Return all of the data exactly as given.

• Data lines:

>> start

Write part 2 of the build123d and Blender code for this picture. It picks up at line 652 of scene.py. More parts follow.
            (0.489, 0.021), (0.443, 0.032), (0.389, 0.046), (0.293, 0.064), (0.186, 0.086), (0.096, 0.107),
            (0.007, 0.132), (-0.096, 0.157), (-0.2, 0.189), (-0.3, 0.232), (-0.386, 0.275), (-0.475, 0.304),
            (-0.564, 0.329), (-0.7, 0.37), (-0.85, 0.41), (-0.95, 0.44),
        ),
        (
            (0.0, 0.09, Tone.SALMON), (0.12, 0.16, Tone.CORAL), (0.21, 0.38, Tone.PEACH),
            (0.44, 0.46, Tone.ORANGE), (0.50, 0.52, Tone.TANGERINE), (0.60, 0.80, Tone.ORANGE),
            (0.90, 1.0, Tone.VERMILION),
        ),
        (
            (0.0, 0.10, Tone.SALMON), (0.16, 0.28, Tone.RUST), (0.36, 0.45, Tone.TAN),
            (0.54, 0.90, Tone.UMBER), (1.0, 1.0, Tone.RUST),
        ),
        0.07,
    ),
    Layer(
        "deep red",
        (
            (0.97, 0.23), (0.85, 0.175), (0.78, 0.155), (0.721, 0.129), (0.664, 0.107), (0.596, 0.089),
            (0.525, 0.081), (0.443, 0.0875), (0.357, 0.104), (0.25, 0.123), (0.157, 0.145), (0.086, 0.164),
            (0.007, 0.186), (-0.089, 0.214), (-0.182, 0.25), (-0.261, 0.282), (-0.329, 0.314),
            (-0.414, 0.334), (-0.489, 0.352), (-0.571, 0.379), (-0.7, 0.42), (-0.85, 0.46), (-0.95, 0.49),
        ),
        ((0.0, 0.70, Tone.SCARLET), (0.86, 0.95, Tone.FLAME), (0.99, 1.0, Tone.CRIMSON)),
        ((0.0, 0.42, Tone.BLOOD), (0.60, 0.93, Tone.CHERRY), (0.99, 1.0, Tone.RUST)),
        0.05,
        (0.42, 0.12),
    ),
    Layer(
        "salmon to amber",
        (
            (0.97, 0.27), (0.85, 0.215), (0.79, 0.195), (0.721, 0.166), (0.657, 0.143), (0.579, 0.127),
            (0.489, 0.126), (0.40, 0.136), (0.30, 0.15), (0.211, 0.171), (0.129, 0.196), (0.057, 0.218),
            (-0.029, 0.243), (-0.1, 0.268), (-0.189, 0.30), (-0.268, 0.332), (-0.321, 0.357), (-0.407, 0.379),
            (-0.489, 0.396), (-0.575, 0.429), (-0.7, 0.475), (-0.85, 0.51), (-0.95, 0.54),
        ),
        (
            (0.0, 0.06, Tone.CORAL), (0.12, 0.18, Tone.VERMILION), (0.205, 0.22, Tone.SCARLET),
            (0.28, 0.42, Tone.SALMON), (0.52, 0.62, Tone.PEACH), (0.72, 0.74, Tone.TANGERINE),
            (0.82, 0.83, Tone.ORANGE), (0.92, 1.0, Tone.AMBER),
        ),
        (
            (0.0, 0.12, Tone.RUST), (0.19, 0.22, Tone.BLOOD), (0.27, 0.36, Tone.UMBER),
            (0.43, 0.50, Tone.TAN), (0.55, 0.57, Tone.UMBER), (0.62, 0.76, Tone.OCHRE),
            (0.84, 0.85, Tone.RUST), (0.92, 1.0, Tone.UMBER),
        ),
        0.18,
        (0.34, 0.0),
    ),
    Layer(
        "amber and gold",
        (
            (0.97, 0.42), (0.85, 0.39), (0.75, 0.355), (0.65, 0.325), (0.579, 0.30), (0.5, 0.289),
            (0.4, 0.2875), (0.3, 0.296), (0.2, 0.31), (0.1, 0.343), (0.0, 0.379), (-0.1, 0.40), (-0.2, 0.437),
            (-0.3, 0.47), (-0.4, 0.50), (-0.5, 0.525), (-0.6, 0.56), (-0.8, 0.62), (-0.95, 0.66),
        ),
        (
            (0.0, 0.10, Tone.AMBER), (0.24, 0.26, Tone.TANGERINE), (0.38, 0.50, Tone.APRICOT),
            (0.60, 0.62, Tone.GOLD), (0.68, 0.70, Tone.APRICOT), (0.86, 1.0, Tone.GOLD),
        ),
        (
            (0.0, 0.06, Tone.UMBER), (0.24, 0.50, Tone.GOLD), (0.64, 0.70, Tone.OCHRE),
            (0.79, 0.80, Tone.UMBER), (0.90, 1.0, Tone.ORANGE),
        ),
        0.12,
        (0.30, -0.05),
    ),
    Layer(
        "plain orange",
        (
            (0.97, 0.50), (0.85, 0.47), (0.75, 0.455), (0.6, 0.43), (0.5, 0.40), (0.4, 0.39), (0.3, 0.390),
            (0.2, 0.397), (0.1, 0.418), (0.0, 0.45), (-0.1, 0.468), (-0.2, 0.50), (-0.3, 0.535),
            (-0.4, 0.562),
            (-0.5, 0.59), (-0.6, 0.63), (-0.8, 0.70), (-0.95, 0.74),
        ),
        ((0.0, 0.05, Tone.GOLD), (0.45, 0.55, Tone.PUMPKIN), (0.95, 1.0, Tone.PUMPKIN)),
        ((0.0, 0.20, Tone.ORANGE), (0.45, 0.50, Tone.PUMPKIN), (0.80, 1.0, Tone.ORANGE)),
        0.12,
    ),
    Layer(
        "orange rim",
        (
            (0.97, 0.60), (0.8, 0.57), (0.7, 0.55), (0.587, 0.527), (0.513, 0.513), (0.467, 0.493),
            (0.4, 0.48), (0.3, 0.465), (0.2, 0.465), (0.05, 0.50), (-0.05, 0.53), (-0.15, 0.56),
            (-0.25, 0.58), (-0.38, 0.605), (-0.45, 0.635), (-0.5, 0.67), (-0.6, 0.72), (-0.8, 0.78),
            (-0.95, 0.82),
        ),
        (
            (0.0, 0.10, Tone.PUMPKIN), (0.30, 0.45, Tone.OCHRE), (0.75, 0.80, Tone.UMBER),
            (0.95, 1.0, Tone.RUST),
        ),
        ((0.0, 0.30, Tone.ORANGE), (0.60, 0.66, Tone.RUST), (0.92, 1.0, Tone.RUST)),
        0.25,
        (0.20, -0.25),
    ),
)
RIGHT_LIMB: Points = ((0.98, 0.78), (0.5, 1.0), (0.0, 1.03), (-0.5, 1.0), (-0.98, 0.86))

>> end

• Expected answer:
Write part 2 of the build123d and Blender code for this picture. It picks up at line 652 of scene.py. More parts follow.
            (0.489, 0.021), (0.443, 0.032), (0.389, 0.046), (0.293, 0.064), (0.186, 0.086), (0.096, 0.107),
            (0.007, 0.132), (-0.096, 0.157), (-0.2, 0.189), (-0.3, 0.232), (-0.386, 0.275), (-0.475, 0.304),
            (-0.564, 0.329), (-0.7, 0.37), (-0.85, 0.41), (-0.95, 0.44),
        ),
        (
            (0.0, 0.09, Tone.SALMON), (0.12, 0.16, Tone.CORAL), (0.21, 0.38, Tone.PEACH),
            (0.44, 0.46, Tone.ORANGE), (0.50, 0.52, Tone.TANGERINE), (0.60, 0.80, Tone.ORANGE),
            (0.90, 1.0, Tone.VERMILION),
        ),
        (
            (0.0, 0.10, Tone.SALMON), (0.16, 0.28, Tone.RUST), (0.36, 0.45, Tone.TAN),
            (0.54, 0.90, Tone.UMBER), (1.0, 1.0, Tone.RUST),
        ),
        0.07,
    ),
    Layer(
        "deep red",
        (
            (0.97, 0.23), (0.85, 0.175), (0.78, 0.155), (0.721, 0.129), (0.664, 0.107), (0.596, 0.089),
            (0.525, 0.081), (0.443, 0.0875), (0.357, 0.104), (0.25, 0.123), (0.157, 0.145), (0.086, 0.164),
            (0.007, 0.186), (-0.089, 0.214), (-0.182, 0.25), (-0.261, 0.282), (-0.329, 0.314),
            (-0.414, 0.334), (-0.489, 0.352), (-0.571, 0.379), (-0.7, 0.42), (-0.85, 0.46), (-0.95, 0.49),
        ),
        ((0.0, 0.70, Tone.SCARLET), (0.86, 0.95, Tone.FLAME), (0.99, 1.0, Tone.CRIMSON)),
        ((0.0, 0.42, Tone.BLOOD), (0.60, 0.93, Tone.CHERRY), (0.99, 1.0, Tone.RUST)),
        0.05,
        (0.42, 0.12),
    ),
    Layer(
        "salmon to amber",
        (
            (0.97, 0.27), (0.85, 0.215), (0.79, 0.195), (0.721, 0.166), (0.657, 0.143), (0.579, 0.127),
            (0.489, 0.126), (0.40, 0.136), (0.30, 0.15), (0.211, 0.171), (0.129, 0.196), (0.057, 0.218),
            (-0.029, 0.243), (-0.1, 0.268), (-0.189, 0.30), (-0.268, 0.332), (-0.321, 0.357), (-0.407, 0.379),
            (-0.489, 0.396), (-0.575, 0.429), (-0.7, 0.475), (-0.85, 0.51), (-0.95, 0.54),
        ),
        (
            (0.0, 0.06, Tone.CORAL), (0.12, 0.18, Tone.VERMILION), (0.205, 0.22, Tone.SCARLET),
            (0.28, 0.42, Tone.SALMON), (0.52, 0.62, Tone.PEACH), (0.72, 0.74, Tone.TANGERINE),
            (0.82, 0.83, Tone.ORANGE), (0.92, 1.0, Tone.AMBER),
        ),
        (
            (0.0, 0.12, Tone.RUST), (0.19, 0.22, Tone.BLOOD), (0.27, 0.36, Tone.UMBER),
            (0.43, 0.50, Tone.TAN), (0.55, 0.57, Tone.UMBER), (0.62, 0.76, Tone.OCHRE),
            (0.84, 0.85, Tone.RUST), (0.92, 1.0, Tone.UMBER),
        ),
        0.18,
        (0.34, 0.0),
    ),
    Layer(
        "amber and gold",
        (
            (0.97, 0.42), (0.85, 0.39), (0.75, 0.355), (0.65, 0.325), (0.579, 0.30), (0.5, 0.289),
            (0.4, 0.2875), (0.3, 0.296), (0.2, 0.31), (0.1, 0.343), (0.0, 0.379), (-0.1, 0.40), (-0.2, 0.437),
            (-0.3, 0.47), (-0.4, 0.50), (-0.5, 0.525), (-0.6, 0.56), (-0.8, 0.62), (-0.95, 0.66),
        ),
        (
            (0.0, 0.10, Tone.AMBER), (0.24, 0.26, Tone.TANGERINE), (0.38, 0.50, Tone.APRICOT),
            (0.60, 0.62, Tone.GOLD), (0.68, 0.70, Tone.APRICOT), (0.86, 1.0, Tone.GOLD),
        ),
        (
            (0.0, 0.06, Tone.UMBER), (0.24, 0.50, Tone.GOLD), (0.64, 0.70, Tone.OCHRE),
            (0.79, 0.80, Tone.UMBER), (0.90, 1.0, Tone.ORANGE),
        ),
        0.12,
        (0.30, -0.05),
    ),
    Layer(
        "plain orange",
        (
            (0.97, 0.50), (0.85, 0.47), (0.75, 0.455), (0.6, 0.43), (0.5, 0.40), (0.4, 0.39), (0.3, 0.390),
            (0.2, 0.397), (0.1, 0.418), (0.0, 0.45), (-0.1, 0.468), (-0.2, 0.50), (-0.3, 0.535),
            (-0.4, 0.562),
            (-0.5, 0.59), (-0.6, 0.63), (-0.8, 0.70), (-0.95, 0.74),
        ),
        ((0.0, 0.05, Tone.GOLD), (0.45, 0.55, Tone.PUMPKIN), (0.95, 1.0, Tone.PUMPKIN)),
        ((0.0, 0.20, Tone.ORANGE), (0.45, 0.50, Tone.PUMPKIN), (0.80, 1.0, Tone.ORANGE)),
        0.12,
    ),
    Layer(
        "orange rim",
        (
            (0.97, 0.60), (0.8, 0.57), (0.7, 0.55), (0.587, 0.527), (0.513, 0.513), (0.467, 0.493),
            (0.4, 0.48), (0.3, 0.465), (0.2, 0.465), (0.05, 0.50), (-0.05, 0.53), (-0.15, 0.56),
            (-0.25, 0.58), (-0.38, 0.605), (-0.45, 0.635), (-0.5, 0.67), (-0.6, 0.72), (-0.8, 0.78),
            (-0.95, 0.82),
        ),
        (
            (0.0, 0.10, Tone.PUMPKIN), (0.30, 0.45, Tone.OCHRE), (0.75, 0.80, Tone.UMBER),
            (0.95, 1.0, Tone.RUST),
        ),
        ((0.0, 0.30, Tone.ORANGE), (0.60, 0.66, Tone.RUST), (0.92, 1.0, Tone.RUST)),
        0.25,
        (0.20, -0.25),
    ),
)
RIGHT_LIMB: Points = ((0.98, 0.78), (0.5, 1.0), (0.0, 1.03), (-0.5, 1.0), (-0.98, 0.86))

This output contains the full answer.